McCall v. Harris

Annotate this Case

285 S.E.2d 335 (1982)

William A. McCALL v. Jack R. HARRIS and Edwin A. Pressly, doing business as Harris & Pressly, Attorneys at Law; and Ora J. McCall.

No. 8122SC239.

Court of Appeals of North Carolina.

January 5, 1982.

*336 Bondurant & Lassiter by T. Michael Lassiter, Statesville, for plaintiff-appellant.

Harris & Pressly by Edwin A. Pressly, Statesville, for defendants-appellees.

ARNOLD, Judge.

Plaintiff argues that the defendant forfeited her right to receive the alimony awarded in the prior judgment when she obtained a divorce based on separation, and that the court erred in entering summary judgment in her favor.

Defendants respond that, although prior to 1967 (when permanent alimony became available) the courts in this State had held that divorce terminated all rights of the dependent spouse to receive alimony arising out of the marriage, a divorce did not annul or destroy the dependent spouse's right to receive alimony that had accrued. Blankenship v. Blankenship, 256 N.C. 638, 124 S.E.2d 857 (1962); Smith v. Smith, 12 N.C. App. 378, 183 S.E.2d 283 (1971). Defendants contend that the situation here is analogous to cases prior to 1967 where final divorce was granted following a judgment for alimony pendente lite, and urge that the G.S. 50-11 reference to "arising out of the marriage" be read as referring only to future payments of alimony becoming due after such absolute divorce.

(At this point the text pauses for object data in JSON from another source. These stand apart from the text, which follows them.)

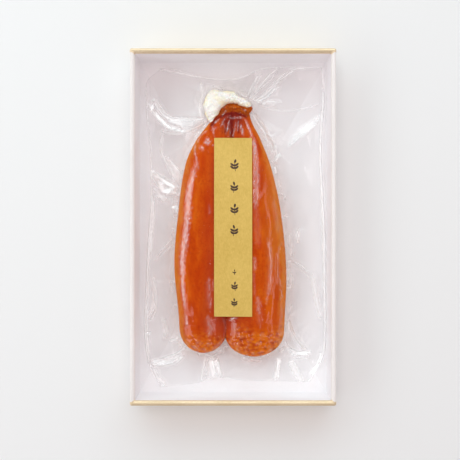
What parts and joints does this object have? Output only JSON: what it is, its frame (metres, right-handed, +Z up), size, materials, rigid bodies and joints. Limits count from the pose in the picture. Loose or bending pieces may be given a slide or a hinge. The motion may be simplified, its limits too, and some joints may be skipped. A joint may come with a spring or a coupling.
{
  "type": "boxed vacuum pack of bottarga",
  "caption": "Open paperboard gift tray with gilt ends, holding a cured mullet roe pair sealed in clear film under a paper strip.",
  "frame": {"origin": "middle of the tray's underside", "axes": "+Z up, +Y along the tray towards the neck of the roe, +X across the tray to the right of the roe seen from above with its neck away"},
  "size_m": [0.13, 0.225, 0.03],
  "materials": {
    "board": "matte white lining paper over rigid board",
    "gilt": "satin pale gold paper",
    "roe": "translucent cured roe under clear glossy film",
    "label": "matte mustard gold paper",
    "film": "clear glossy creased film",
    "crest": "pale dried flesh, crumpled"
  },
  "bodies": {
    "root": {"tray": "board", "gilt_end_neck": "gilt", "gilt_end_tip": "gilt", "pack": "roe", "label_strip": "label"}
  },
  "joints": []
}
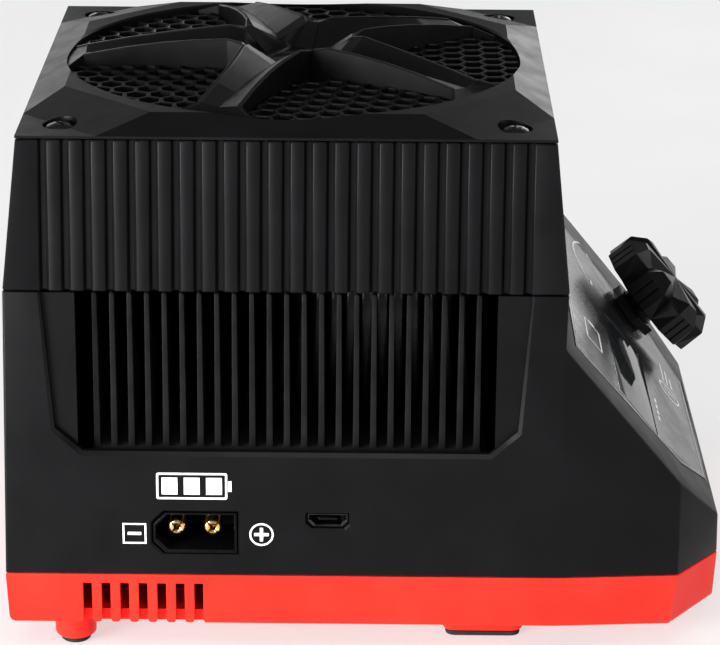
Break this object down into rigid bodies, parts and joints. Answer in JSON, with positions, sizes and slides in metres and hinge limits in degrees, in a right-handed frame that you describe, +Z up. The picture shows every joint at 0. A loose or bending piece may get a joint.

This appeal presents a close question. We suggest that the wife here would have been well-advised to have postponed her divorce action until after sale of the property securing the judgment lien and distribution of the proceeds therefrom.

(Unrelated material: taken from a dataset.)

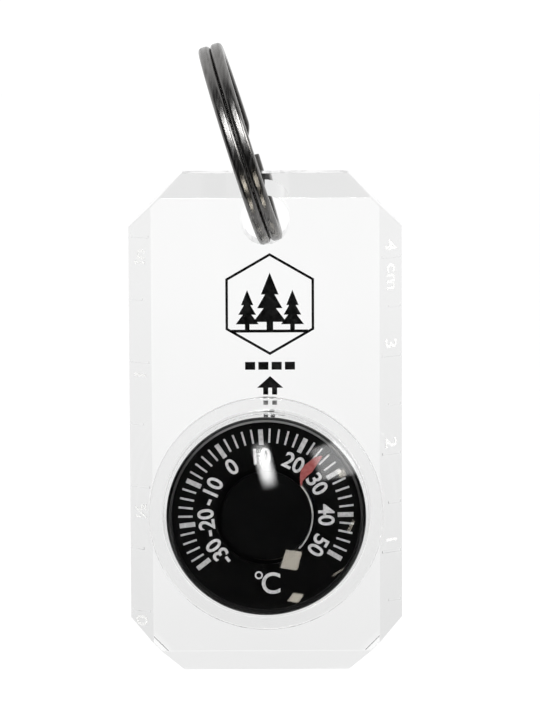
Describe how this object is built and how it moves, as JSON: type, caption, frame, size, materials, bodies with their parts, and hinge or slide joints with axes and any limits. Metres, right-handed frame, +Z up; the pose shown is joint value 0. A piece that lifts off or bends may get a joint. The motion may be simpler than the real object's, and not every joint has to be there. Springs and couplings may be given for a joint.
{
  "type": "thermometer tag",
  "caption": "Clear ruler plate with a domed dial thermometer, hung on a split ring as a zip pull or key-ring tag.",
  "frame": {"origin": "centre of the split ring, where it is threaded on a zip pull, lanyard or key loop", "axes": "+Z up the tag from its foot to its ring hole; the dial and the bevels face -Y; +X to the right of the dial"},
  "size_m": [0.0276, 0.0206, 0.0639],
  "materials": {
    "nickel_steel": "dark nickel plate, drawn",
    "clear_acrylic": "clear moulded acrylic",
    "clear_lens": "clear moulded acrylic, polished",
    "black_plastic": "black moulded",
    "dial_black": "matt black",
    "bright_wire": "bright drawn wire",
    "brass_post": "turned",
    "bimetal_strip": "rolled strip",
    "red_paint": "matt red"
  },
  "bodies": {
    "ring": {"split_ring": "nickel_steel"},
    "tag": {"baseplate": "clear_acrylic", "lens": "clear_lens", "case_cup": "black_plastic", "dial_plate": "dial_black", "retaining_ring": "bright_wire", "coil_cover": "dial_black", "centre_post": "brass_post", "bimetal_coil": "bimetal_strip"},
    "pointer": {"pointer_arm": "bimetal_strip", "pointer_blade": "red_paint"}
  },
  "joints": [
    {"name": "tag_swing", "type": "hinge", "parent": "ring", "child": "tag", "pos_m": [0.00242, 0.0025, -0.00768], "axis": [0, 1, 0], "range_deg": [-126, 90]},
    {"name": "pointer_turn", "type": "hinge", "parent": "tag", "child": "pointer", "pos_m": [0.00242, -0.0018, -0.03748], "axis": [0, 1, 0], "range_deg": [-170, 77], "stiffness_Nm_per_rad": 0.0002, "deforming": ["bimetal_coil"]}
  ]
}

A careful review of the wording of G.S. 50-16.1(1), which sets forth the statutory definition of alimony, leads us to the conclusion that the legislature clearly intended to include lump sum awards such as that involved here, as well as periodic support. However, defendants' argument that a lump sum award of alimony "accrues" when it is granted is well taken. According to prior case law accrued support payments are exempt from the effects of a divorce. *337 Yow v. Yow, 243 N.C. 79, 89 S.E.2d 867 (1955); Smith v. Smith, supra.

We note also that the failure of the divorce judgment to make any reference to support or property disposition suggests that the trial judge considered all claims between the parties to have been settled by the prior judgment. Indeed, the legislature stipulated in a 1979 amendment to G.S. 50-6 that "no final judgment of divorce shall be rendered under this section [on the basis of separation of one year] until the court determines that there are no claims for support or alimony between the parties or that all such claims have been fully and finally adjudicated." Hamilton v. Hamilton, 296 N.C. 574, 251 S.E.2d 441 (1979).

In view of this amendment, and the rule established by prior North Carolina cases, we are persuaded that the defendants' interpretation of G.S. 50-11 is that which was intended by the legislature. Accordingly, we find that the alimony award here had accrued upon judgment and was unaffected by the subsequent divorce decree.

Affirmed.

MORRIS, C. J., and BECTON, J., concur.